Copy every line, leaving nothing out and adding nothing.

Source material:
※
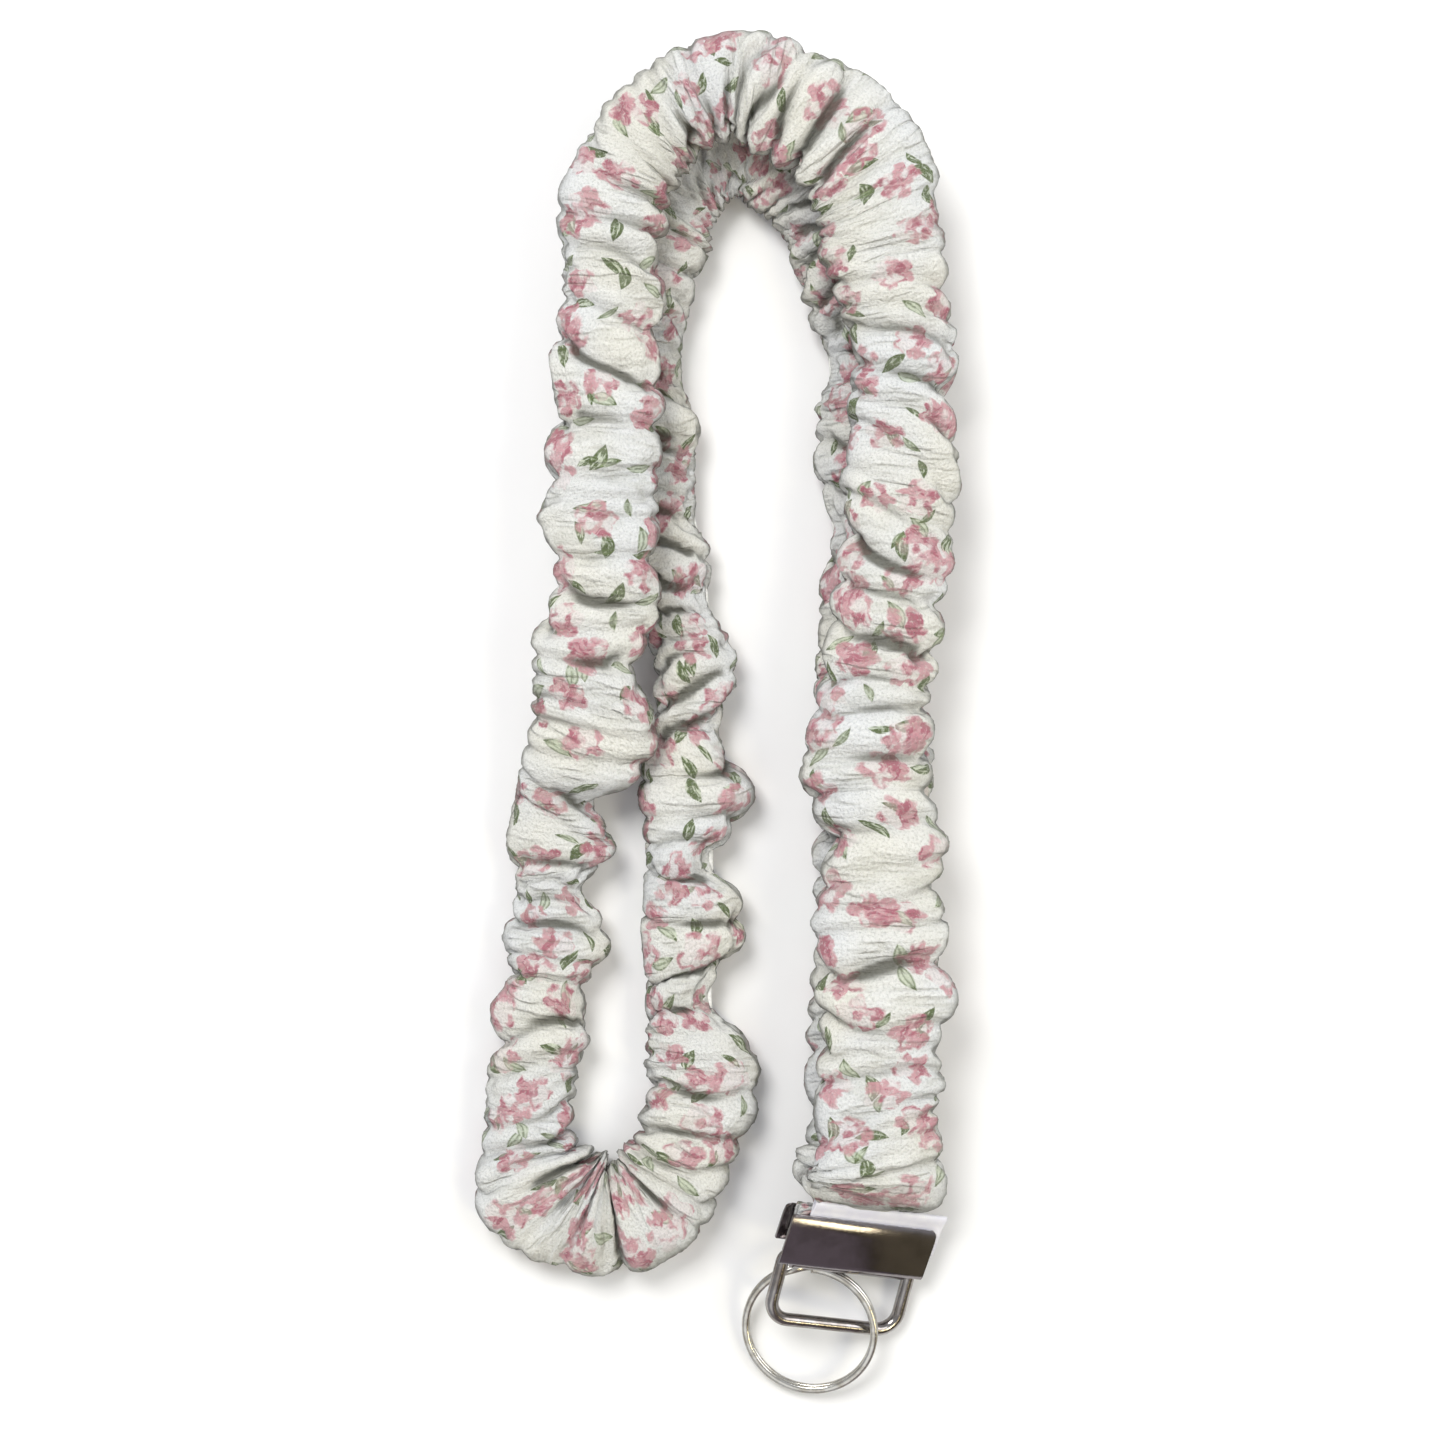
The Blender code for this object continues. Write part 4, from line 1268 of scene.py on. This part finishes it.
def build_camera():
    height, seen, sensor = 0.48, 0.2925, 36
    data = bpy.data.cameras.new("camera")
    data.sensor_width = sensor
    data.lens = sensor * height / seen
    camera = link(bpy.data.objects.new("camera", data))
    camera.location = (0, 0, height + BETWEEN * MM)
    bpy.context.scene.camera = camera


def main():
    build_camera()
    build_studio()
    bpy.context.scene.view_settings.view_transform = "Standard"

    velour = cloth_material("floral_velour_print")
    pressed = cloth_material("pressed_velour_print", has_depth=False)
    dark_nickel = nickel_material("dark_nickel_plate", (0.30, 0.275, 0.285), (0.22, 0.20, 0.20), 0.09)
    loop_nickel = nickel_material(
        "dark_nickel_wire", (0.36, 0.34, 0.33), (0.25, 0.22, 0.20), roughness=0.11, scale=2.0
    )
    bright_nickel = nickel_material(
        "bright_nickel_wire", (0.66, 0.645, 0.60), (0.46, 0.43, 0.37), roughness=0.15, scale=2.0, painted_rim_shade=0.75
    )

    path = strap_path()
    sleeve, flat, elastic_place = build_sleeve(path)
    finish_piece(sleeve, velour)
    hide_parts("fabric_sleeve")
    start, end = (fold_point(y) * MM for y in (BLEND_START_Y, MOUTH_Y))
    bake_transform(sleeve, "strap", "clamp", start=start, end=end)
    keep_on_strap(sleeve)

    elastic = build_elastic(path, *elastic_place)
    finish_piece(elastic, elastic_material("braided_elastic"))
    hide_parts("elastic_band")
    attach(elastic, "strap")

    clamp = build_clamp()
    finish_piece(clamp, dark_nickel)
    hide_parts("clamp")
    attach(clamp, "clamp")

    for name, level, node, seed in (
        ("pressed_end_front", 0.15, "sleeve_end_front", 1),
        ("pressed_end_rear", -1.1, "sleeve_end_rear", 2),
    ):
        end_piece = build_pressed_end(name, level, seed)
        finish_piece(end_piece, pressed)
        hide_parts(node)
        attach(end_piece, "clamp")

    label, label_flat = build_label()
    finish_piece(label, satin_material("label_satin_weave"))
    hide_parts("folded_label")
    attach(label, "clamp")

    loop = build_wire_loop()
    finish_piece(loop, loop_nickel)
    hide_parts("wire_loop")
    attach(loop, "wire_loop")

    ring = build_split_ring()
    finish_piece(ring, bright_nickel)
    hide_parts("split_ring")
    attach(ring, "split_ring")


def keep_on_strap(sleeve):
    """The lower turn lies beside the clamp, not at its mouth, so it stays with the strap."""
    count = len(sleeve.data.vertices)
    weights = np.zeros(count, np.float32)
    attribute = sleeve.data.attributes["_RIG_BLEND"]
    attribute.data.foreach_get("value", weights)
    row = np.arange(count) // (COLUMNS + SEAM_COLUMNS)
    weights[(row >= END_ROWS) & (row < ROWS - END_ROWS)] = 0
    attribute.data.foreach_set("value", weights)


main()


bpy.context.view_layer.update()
※
In response:
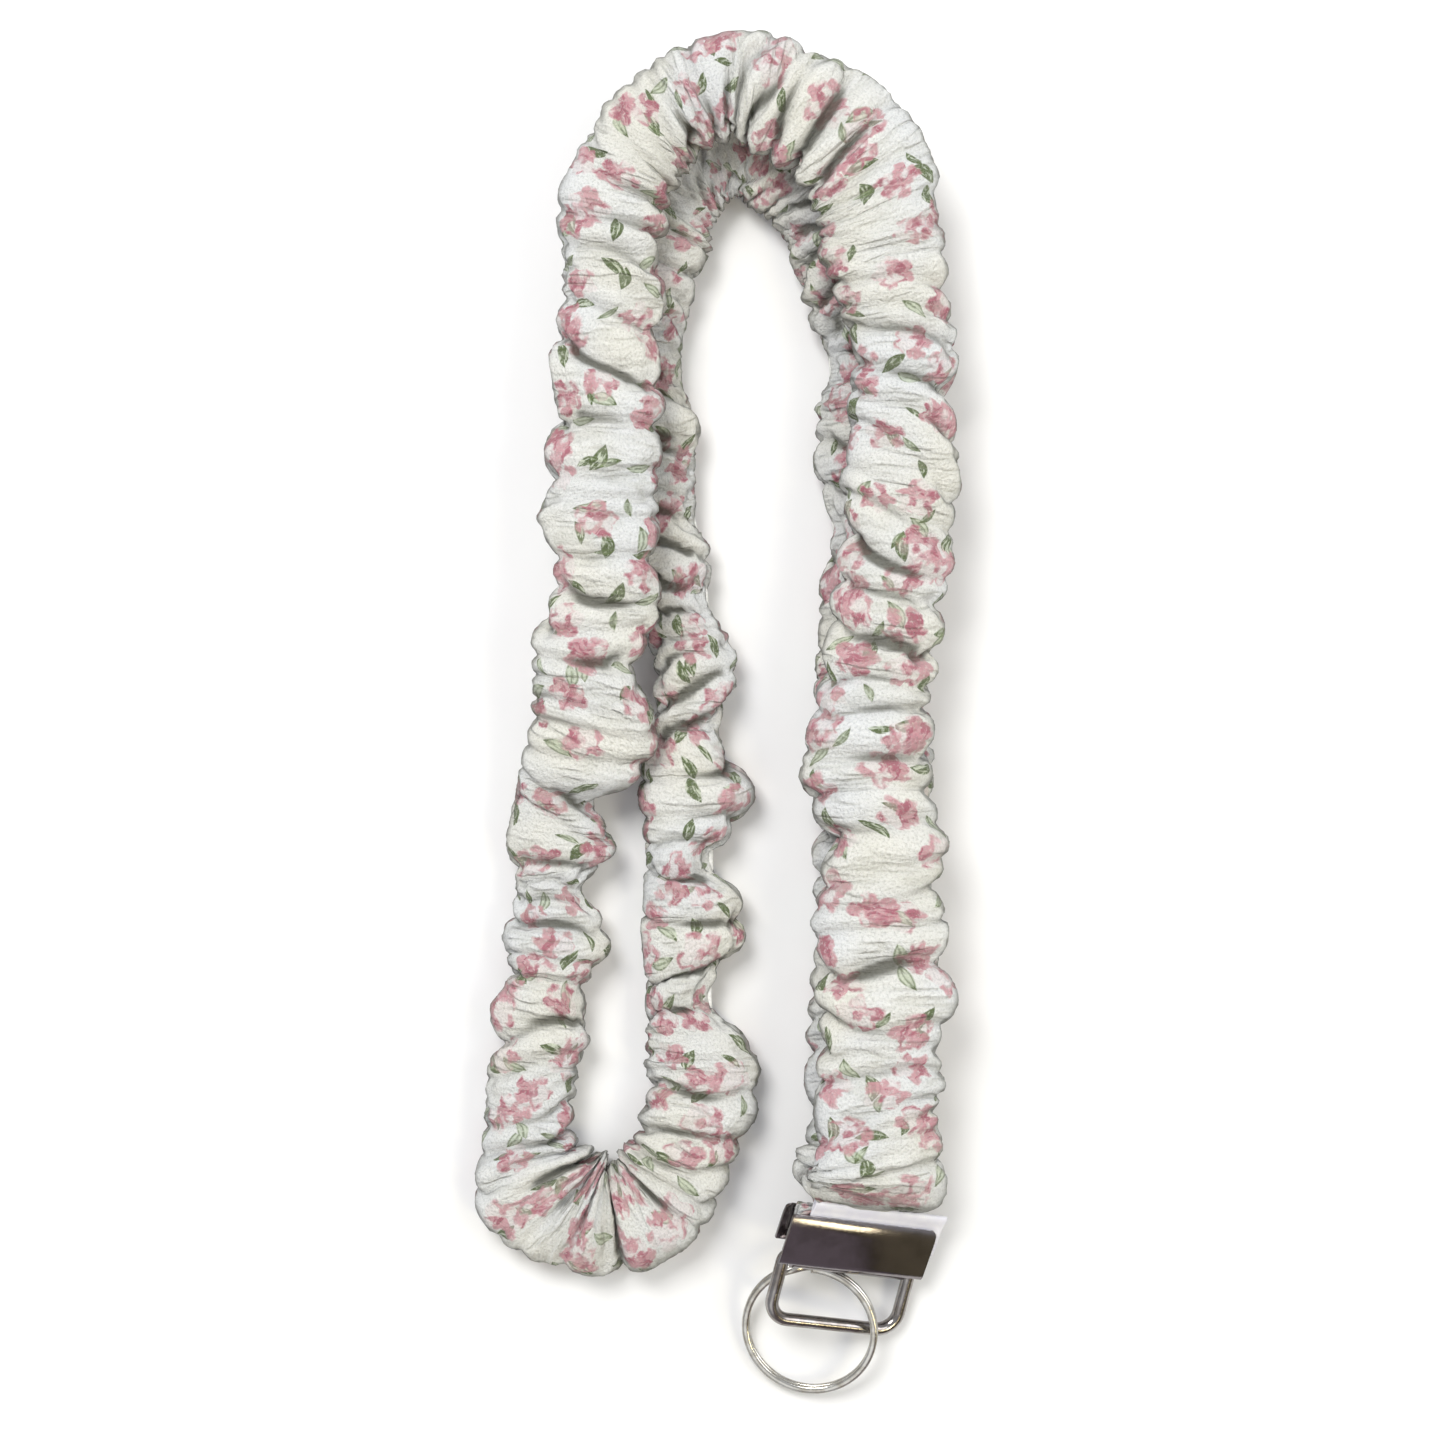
The Blender code for this object continues. Write part 4, from line 1268 of scene.py on. This part finishes it.
def build_camera():
    height, seen, sensor = 0.48, 0.2925, 36
    data = bpy.data.cameras.new("camera")
    data.sensor_width = sensor
    data.lens = sensor * height / seen
    camera = link(bpy.data.objects.new("camera", data))
    camera.location = (0, 0, height + BETWEEN * MM)
    bpy.context.scene.camera = camera


def main():
    build_camera()
    build_studio()
    bpy.context.scene.view_settings.view_transform = "Standard"

    velour = cloth_material("floral_velour_print")
    pressed = cloth_material("pressed_velour_print", has_depth=False)
    dark_nickel = nickel_material("dark_nickel_plate", (0.30, 0.275, 0.285), (0.22, 0.20, 0.20), 0.09)
    loop_nickel = nickel_material(
        "dark_nickel_wire", (0.36, 0.34, 0.33), (0.25, 0.22, 0.20), roughness=0.11, scale=2.0
    )
    bright_nickel = nickel_material(
        "bright_nickel_wire", (0.66, 0.645, 0.60), (0.46, 0.43, 0.37), roughness=0.15, scale=2.0, painted_rim_shade=0.75
    )

    path = strap_path()
    sleeve, flat, elastic_place = build_sleeve(path)
    finish_piece(sleeve, velour)
    hide_parts("fabric_sleeve")
    start, end = (fold_point(y) * MM for y in (BLEND_START_Y, MOUTH_Y))
    bake_transform(sleeve, "strap", "clamp", start=start, end=end)
    keep_on_strap(sleeve)

    elastic = build_elastic(path, *elastic_place)
    finish_piece(elastic, elastic_material("braided_elastic"))
    hide_parts("elastic_band")
    attach(elastic, "strap")

    clamp = build_clamp()
    finish_piece(clamp, dark_nickel)
    hide_parts("clamp")
    attach(clamp, "clamp")

    for name, level, node, seed in (
        ("pressed_end_front", 0.15, "sleeve_end_front", 1),
        ("pressed_end_rear", -1.1, "sleeve_end_rear", 2),
    ):
        end_piece = build_pressed_end(name, level, seed)
        finish_piece(end_piece, pressed)
        hide_parts(node)
        attach(end_piece, "clamp")

    label, label_flat = build_label()
    finish_piece(label, satin_material("label_satin_weave"))
    hide_parts("folded_label")
    attach(label, "clamp")

    loop = build_wire_loop()
    finish_piece(loop, loop_nickel)
    hide_parts("wire_loop")
    attach(loop, "wire_loop")

    ring = build_split_ring()
    finish_piece(ring, bright_nickel)
    hide_parts("split_ring")
    attach(ring, "split_ring")


def keep_on_strap(sleeve):
    """The lower turn lies beside the clamp, not at its mouth, so it stays with the strap."""
    count = len(sleeve.data.vertices)
    weights = np.zeros(count, np.float32)
    attribute = sleeve.data.attributes["_RIG_BLEND"]
    attribute.data.foreach_get("value", weights)
    row = np.arange(count) // (COLUMNS + SEAM_COLUMNS)
    weights[(row >= END_ROWS) & (row < ROWS - END_ROWS)] = 0
    attribute.data.foreach_set("value", weights)


main()


bpy.context.view_layer.update()